China’s Ministry of Commerce (MOFCOM) released the Provisions on the National Security Review of Foreign Mergers and Acquisitions (M&A) of Domestic Enterprises (the “Provisions”) on August 26, 2011. They become effective on September 1, 2011.

The Provisions are another step in establishing China’s “national security review” regime. Several industries are specifically targeted for review in M&A transactions, including agriculture, basic infrastructure, energy and natural resources, equipment manufacturing, technology and transportation services. Unfortunately, the Provisions remain vague in describing other industries where M&A transactions may be subject to review (e.g. “other enterprises related to national security”), and they fail to provide a detailed list of sectors that fall within those industries.

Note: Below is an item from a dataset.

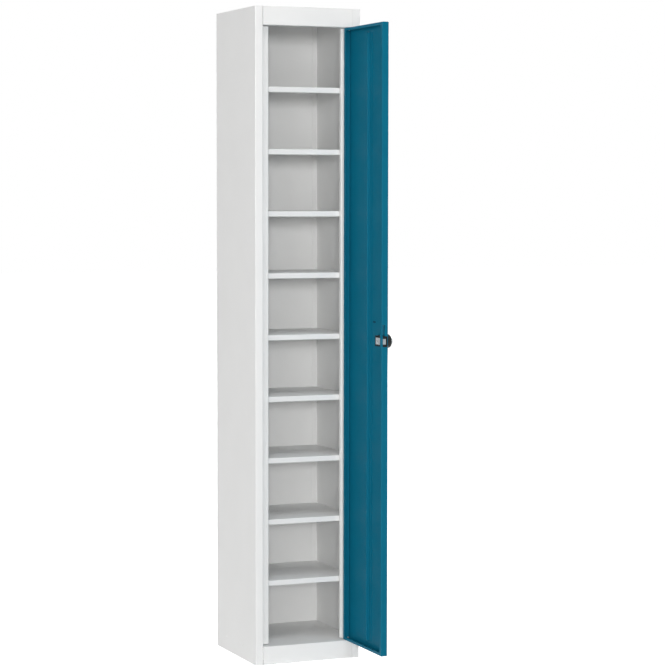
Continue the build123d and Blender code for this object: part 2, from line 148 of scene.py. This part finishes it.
def satin_metal(name, first, second, roughness, grain, grain_stretch=(1, 1, 1)):
    """Nickel or zinc plating on steel, or a zinc casting with a satin face.

    The eye gets a metal mirror, softened by a fine grain, drawn a little coarser than the real one.
    """
    finish = new_finish(name)
    tree = finish.node_tree
    place = add_node(tree, "ShaderNodeTexCoord").outputs["Object"]
    patches = add_node(
        tree, "ShaderNodeTexNoise", inputs={"Scale": 1 / METAL_PATCH, "Detail": 2.0}, links={"Vector": place}
    )
    tint = add_node(
        tree, "ShaderNodeMix", {"data_type": "RGBA"},
        inputs={"A": colour(first), "B": colour(second)}, links={"Factor": patches.outputs["Fac"]},
    )
    shine = add_node(
        tree, "ShaderNodeMapRange",
        inputs={"To Min": roughness - METAL_SMOOTHER, "To Max": roughness + METAL_ROUGHER},
        links={"Value": patches.outputs["Fac"]},
    )
    drawn = add_node(tree, "ShaderNodeMapping", inputs={"Scale": grain_stretch}, links={"Vector": place})
    fine_grain = add_node(
        tree, "ShaderNodeTexNoise", inputs={"Scale": 1 / grain, "Detail": 2.0},
        links={"Vector": drawn.outputs["Vector"]},
    )
    grained = add_node(
        tree, "ShaderNodeBump", inputs={"Distance": METAL_GRAIN_DEPTH, "Strength": METAL_GRAIN_STRENGTH},
        links={"Height": fine_grain.outputs["Fac"]},
    )
    shader = add_node(
        tree, "ShaderNodeBsdfPrincipled", inputs={"Metallic": 1.0},
        links={
            "Base Color": tint.outputs["Result"],
            "Roughness": shine.outputs["Result"],
            "Normal": grained.outputs["Normal"],
        },
    )
    add_node(tree, "ShaderNodeOutputMaterial", links={"Surface": shader.outputs["BSDF"]})
    return finish


def moulded_plastic(name, first, second, roughness, specular, grain):
    """Injection-moulded plastic.

    The eye gets a dark even skin with the fine grain of the mould, drawn coarser than the real one.
    """
    finish = new_finish(name)
    tree = finish.node_tree
    place = add_node(tree, "ShaderNodeTexCoord").outputs["Object"]
    patches = add_node(
        tree, "ShaderNodeTexNoise", inputs={"Scale": 1 / PLASTIC_PATCH, "Detail": 2.0},
        links={"Vector": place},
    )
    tint = add_node(
        tree, "ShaderNodeMix", {"data_type": "RGBA"},
        inputs={"A": colour(first), "B": colour(second)}, links={"Factor": patches.outputs["Fac"]},
    )
    shine = add_node(
        tree, "ShaderNodeMapRange",
        inputs={"To Min": roughness - PLASTIC_SMOOTHER, "To Max": roughness + PLASTIC_ROUGHER},
        links={"Value": patches.outputs["Fac"]},
    )
    mould_grain = add_node(
        tree, "ShaderNodeTexNoise", inputs={"Scale": 1 / grain, "Detail": 2.0}, links={"Vector": place}
    )
    grained = add_node(
        tree, "ShaderNodeBump", inputs={"Distance": PLASTIC_GRAIN_DEPTH, "Strength": PLASTIC_GRAIN_STRENGTH},
        links={"Height": mould_grain.outputs["Fac"]},
    )
    shader = add_node(
        tree, "ShaderNodeBsdfPrincipled", inputs={"IOR": PLASTIC_IOR, "Specular IOR Level": specular},
        links={
            "Base Color": tint.outputs["Result"],
            "Roughness": shine.outputs["Result"],
            "Normal": grained.outputs["Normal"],
        },
    )
    add_node(tree, "ShaderNodeOutputMaterial", links={"Surface": shader.outputs["BSDF"]})
    return finish


def dress_cabinet(frame):
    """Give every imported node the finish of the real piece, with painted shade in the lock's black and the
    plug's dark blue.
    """
    finishes = {
        # Nearly white, with a soft shine
        "cabinet_paint": powder_coat(
            "light grey powder coat", "#F1F1F0", "#EDEDEC", roughness=0.42, specular=0.25
        ),
        # Deep blue that stays dark, because it mirrors little
        "door_paint": powder_coat(
            "blue powder coat", "#0D6D88", "#0A6681", roughness=0.42, specular=0.06
        ),
        # The plate inside the door, a light and even metal
        "lock_plating": satin_metal(
            "satin nickel plated steel", "#E4E7E9", "#DADEE0", roughness=0.42, grain=0.8 * MM
        ),
        # Barrel, key plug, crank and bolt, greyer than the plate
        "lock_steel": satin_metal(
            "satin zinc alloy casting", "#969EA2", "#8A9296", roughness=0.42, grain=0.8 * MM
        ),
        # Hinge pins and screws, brighter, with a grain that runs round the pins as turning leaves it
        "zinc_plated_steel": satin_metal(
            "zinc plated steel", "#B9BDC2", "#A9ADB4", roughness=0.32, grain=0.5 * MM, grain_stretch=(1, 1, 4)
        ),
        # The round grip, black with a clear small highlight
        "knob_plastic": moulded_plastic(
            "black moulded ABS", "#101415", "#161B1C", roughness=0.30, specular=0.25, grain=0.6 * MM
        ),
        # The lock's case and backplate, a duller black than the grip; the black also paints the shade that
        # falls round the lock's plate
        "black_painted_steel": powder_coat(
            "black powder coat as painted shade", "#0F1214", "#14181A", roughness=0.5, specular=0.2
        ),
        # Hinge bushes, a waxy black
        "bush_plastic": moulded_plastic(
            "black acetal", "#191A1B", "#222324", roughness=0.45, specular=0.5, grain=0.8 * MM
        ),
        # The press-in plug, darker than the door, so its colour paints the shade of the hole it fills
        "plug_plastic": moulded_plastic(
            "dark blue polyethylene as painted shade", "#08394C", "#0A4054", roughness=0.50, specular=0.06, grain=0.8 * MM
        ),
    }
    for part in frame["record"]["subparts"]:
        piece = frame["nodes"][part["node"]]
        piece.data.materials.clear()
        piece.data.materials.append(finishes[part["material_slot"]])


def seen_directly(tree):
    """1 for rays from the camera, from a mirror or through glass, and 0 for rays that carry light."""
    path = add_node(tree, "ShaderNodeLightPath")
    camera_or_mirror = add_node(
        tree, "ShaderNodeMath", {"operation": "MAXIMUM"},
        links={0: path.outputs["Is Camera Ray"], 1: path.outputs["Is Glossy Ray"]},
    )
    any_of_them = add_node(
        tree, "ShaderNodeMath", {"operation": "MAXIMUM"},
        links={0: camera_or_mirror.outputs["Value"], 1: path.outputs["Is Transmission Ray"]},
    )
    return any_of_them.outputs["Value"]


def add_floor():
    """A wide white floor, whose colour shows as white while it keeps the cabinet's soft shadow."""
    bpy.ops.mesh.primitive_plane_add(size=FLOOR_SIZE)
    floor = bpy.context.object
    floor.name = "studio_floor"
    finish = new_finish("white studio floor")
    tree = finish.node_tree
    lit = add_node(tree, "ShaderNodeBsdfDiffuse", inputs={"Color": colour(FLOOR_COLOUR)})
    glow = add_node(tree, "ShaderNodeEmission", inputs={"Color": colour(WHITE), "Strength": FLOOR_GLOW})
    both = add_node(
        tree, "ShaderNodeAddShader", links={0: lit.outputs["BSDF"], 1: glow.outputs["Emission"]}
    )
    mix = add_node(
        tree, "ShaderNodeMixShader",
        links={0: seen_directly(tree), 1: lit.outputs["BSDF"], 2: both.outputs["Shader"]},
    )
    add_node(tree, "ShaderNodeOutputMaterial", links={"Surface": mix.outputs["Shader"]})
    floor.data.materials.append(finish)


def add_world():
    """Even surroundings, which the camera and every mirror see as plain white."""
    world = bpy.data.worlds.new("studio")
    bpy.context.scene.world = world
    world.use_nodes = True
    tree = world.node_tree
    tree.nodes.clear()
    light = add_node(
        tree, "ShaderNodeBackground", inputs={"Color": colour(WHITE), "Strength": WORLD_LIGHT}
    )
    white = add_node(
        tree, "ShaderNodeBackground", inputs={"Color": colour(WHITE), "Strength": WORLD_WHITE}
    )
    mix = add_node(
        tree, "ShaderNodeMixShader",
        links={0: seen_directly(tree), 1: light.outputs["Background"], 2: white.outputs["Background"]},
    )
    add_node(tree, "ShaderNodeOutputWorld", links={"Surface": mix.outputs["Shader"]})


def add_lamp(name, place, size, power):
    """A square soft box turned to the middle of the cabinet."""
    lamp_data = bpy.data.lights.new(name, "AREA")
    lamp_data.shape = "SQUARE"
    lamp_data.size = size
    lamp_data.energy = power
    lamp = bpy.data.objects.new(name, lamp_data)
    bpy.context.scene.collection.objects.link(lamp)
    lamp.location = place
    aim = Vector(LAMP_TARGET) - Vector(place)
    lamp.rotation_euler = aim.to_track_quat("-Z", "Y").to_euler()


def add_camera():
    """The camera that the fit to the photograph's edges gave: yaw from +Y to +X, pitch down, then roll."""
    lens = bpy.data.cameras.new("photo_camera")
    lens.sensor_width = SENSOR_MM
    lens.lens = FOCAL_PIXELS / PHOTO_SIZE * SENSOR_MM
    camera = bpy.data.objects.new("photo_camera", lens)
    bpy.context.scene.collection.objects.link(camera)
    level_part = math.cos(CAMERA_PITCH)
    forward = Vector((
        math.sin(CAMERA_YAW) * level_part, math.cos(CAMERA_YAW) * level_part, -math.sin(CAMERA_PITCH)
    ))
    flat_right = forward.cross(Vector((0, 0, 1))).normalized()
    flat_up = flat_right.cross(forward)
    right = math.cos(CAMERA_ROLL) * flat_right + math.sin(CAMERA_ROLL) * flat_up
    up = math.cos(CAMERA_ROLL) * flat_up - math.sin(CAMERA_ROLL) * flat_right
    turn = Matrix((right, up, -forward)).transposed().to_4x4()
    camera.matrix_world = Matrix.Translation(CAMERA_PLACE) @ turn
    bpy.context.scene.camera = camera


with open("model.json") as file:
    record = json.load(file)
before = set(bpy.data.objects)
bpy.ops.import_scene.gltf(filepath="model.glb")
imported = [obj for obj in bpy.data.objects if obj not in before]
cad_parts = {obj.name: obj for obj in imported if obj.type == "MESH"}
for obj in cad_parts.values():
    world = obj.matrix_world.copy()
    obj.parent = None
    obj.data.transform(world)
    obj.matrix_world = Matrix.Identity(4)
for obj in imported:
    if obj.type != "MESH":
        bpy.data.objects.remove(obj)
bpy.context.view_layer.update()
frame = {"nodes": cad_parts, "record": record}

dress_cabinet(frame)
add_floor()
add_world()
for name, place, size, power in LAMPS:
    add_lamp(name, place, size, power)
add_camera()

bpy.context.scene.view_settings.view_transform = "Standard"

Prior to the publication of the Provisions, the State Council issued the Notice of the General Office of the State Council on Launching Security Review System for M&A of Domestic Enterprises by Foreign Investors on February 3, 2011. (Please refer to White & Case China Corporate Bulletin (March 2011) for further details regarding this notice.) MOFCOM issued the Temporary Provisions on Relating Matters of the Security Review of Foreign M&A of Domestic Enterprises (the “Temporary Provisions”) on March 4, 2011, which were valid from March 5, 2011 to August 31, 2011. (Please refer to White & Case China Corporate Bulletin (April 2011) for further details regarding the Temporary Provisions.)

Compared to the Temporary Provisions, the now finalized Provisions keep procedural provisions established under the Temporary Provisions and add the following key points:

  • When reviewing the acquisition of a domestic enterprise by a foreign enterprise (a “Transaction”), MOFCOM will determine whether the Transaction should be subject to national security review by considering both “the substance and actual influence” of the Transaction. Foreign investors may not avoid the national security review through methods such as a nominee structure, trust arrangements, multilayer investments, exercising control through contractual arrangements (e.g. the “variable interest entities” model) or offshore transactions. It should be noted that the Provisions fail to provide detailed definitions or examples of any such methods.
  • The Provisions clarify that a request for consultation with MOFCOM prior to filing is not a prerequisite for filing an application, and furthermore, such consultation does not have a legal binding effect and shall not be treated as the basis for submitting a formal application.
  • MOFCOM and other authorities involved in the security review process are now expressly required to keep state secrets, trade secrets, and other related secrets confidential.